The product is also framed as a response to Strike’s earlier experience. Mallers said Strike’s first Bitcoin loan product, launched in May 2025, “triggered many liquidations” during a period when BTC dropped 54% peak-to-trough.

Term Sheet Snapshot: 45% Max LTV, Six-Month Duration, Delinquency Liquidation Rules

Strike is constraining risk up front with a 45% maximum initial loan-to-value. The company’s example is clean: $100,000 in Bitcoin collateral supports up to $45,000 borrowed. That cap matters because it limits how much liquidity can be pulled out against BTC under a structure that is trying to survive volatility without price-based liquidations.

Duration is short. The term is six months, and Mallers explicitly tied the product’s protection to borrower behavior rather than price action, saying borrowers need an “obligation to pay on time” to avoid liquidation.

Liquidation is still on the table, just with a different trigger. If a client misses a payment, Strike gives 10 days to make the payment or contact the company to explain their financial situation. After that window, Strike may begin liquidating BTC to cover overdue amounts. Mallers added, “If we don’t hear from you for a few weeks, then I may have no choice but to sell off some of the Bitcoin because it seems like you’re doing a hit-and-run.” He summarized the boundary condition: “That’s why we call it ‘volatility-proof,’ not ‘liquidation-proof.’”

How Strike Says It Avoids Price Liquidations: Fees Funding Hedges

Strike’s stated mechanism is that the higher APR funds hedging. Mallers described it as, “The secret sauce is that we’re taking the extra charge that we’re giving you guys and we’re putting it on extra hedges in the market to protect all of us.”

What is not disclosed is the part traders will actually underwrite: which instruments are used, what hedge ratios look like across different volatility regimes, and whether counterparties introduce their own failure modes in a fast tape. Without those details, the “volatility-proof” claim reads as a design intent backed by pricing, not a fully auditable risk model.

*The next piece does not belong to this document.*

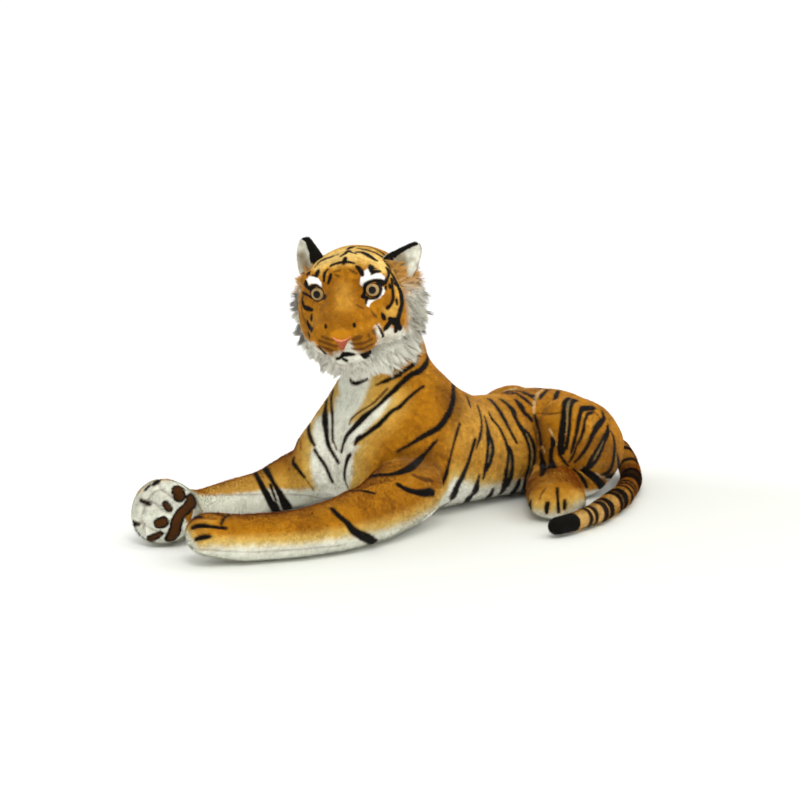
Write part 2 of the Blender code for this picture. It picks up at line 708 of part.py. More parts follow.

Signals Traders Can Monitor From Here: Uptake, Rates, and Liquidation Footprints

The first tell will be whether Strike adds transparency around the hedging program, including instruments, counterparties, and how hedges scale as BTC volatility changes.

Pricing and terms are the next signal. Any movement in the 10.7%–14.2% implied APR range, the +2.95 percentage point premium versus standard loans, the 45% max LTV, or the six-month duration will show how tight the economics are.

Then comes the real footprint: delinquency behavior. If liquidations cluster around missed-payment events after the 10-day cure window, the product has shifted forced-selling risk from drawdown-driven cascades to cash-flow discipline. That is a different liquidation map, not the absence of liquidation.

Availability also matters for scale. Strike said the loans are offered in most US states for personal and business names, usable for new loans, refinancing, or consolidating. Minimums vary by state, with $10,000 minimum for personal loans and some business loans as low as $5,000 depending on state.

What This Could Change in a Crash

I read this as Strike trying to re-route liquidation pressure away from price-based triggers and into borrower payment behavior. That is a meaningful distinction in a drawdown because it can reduce the mechanical selling that compounds volatility, but it does not remove the lender’s right to sell collateral when the borrower stops performing.

The threshold that matters is whether Strike can keep the “no price liquidations” promise through a real volatility regime without quietly tightening terms or pushing costs higher. If the hedge program holds and liquidations show up mainly as delinquency events rather than drawdown cascades, the setup starts to look structural rather than narrative-driven, because it changes where forced selling originates in a crash.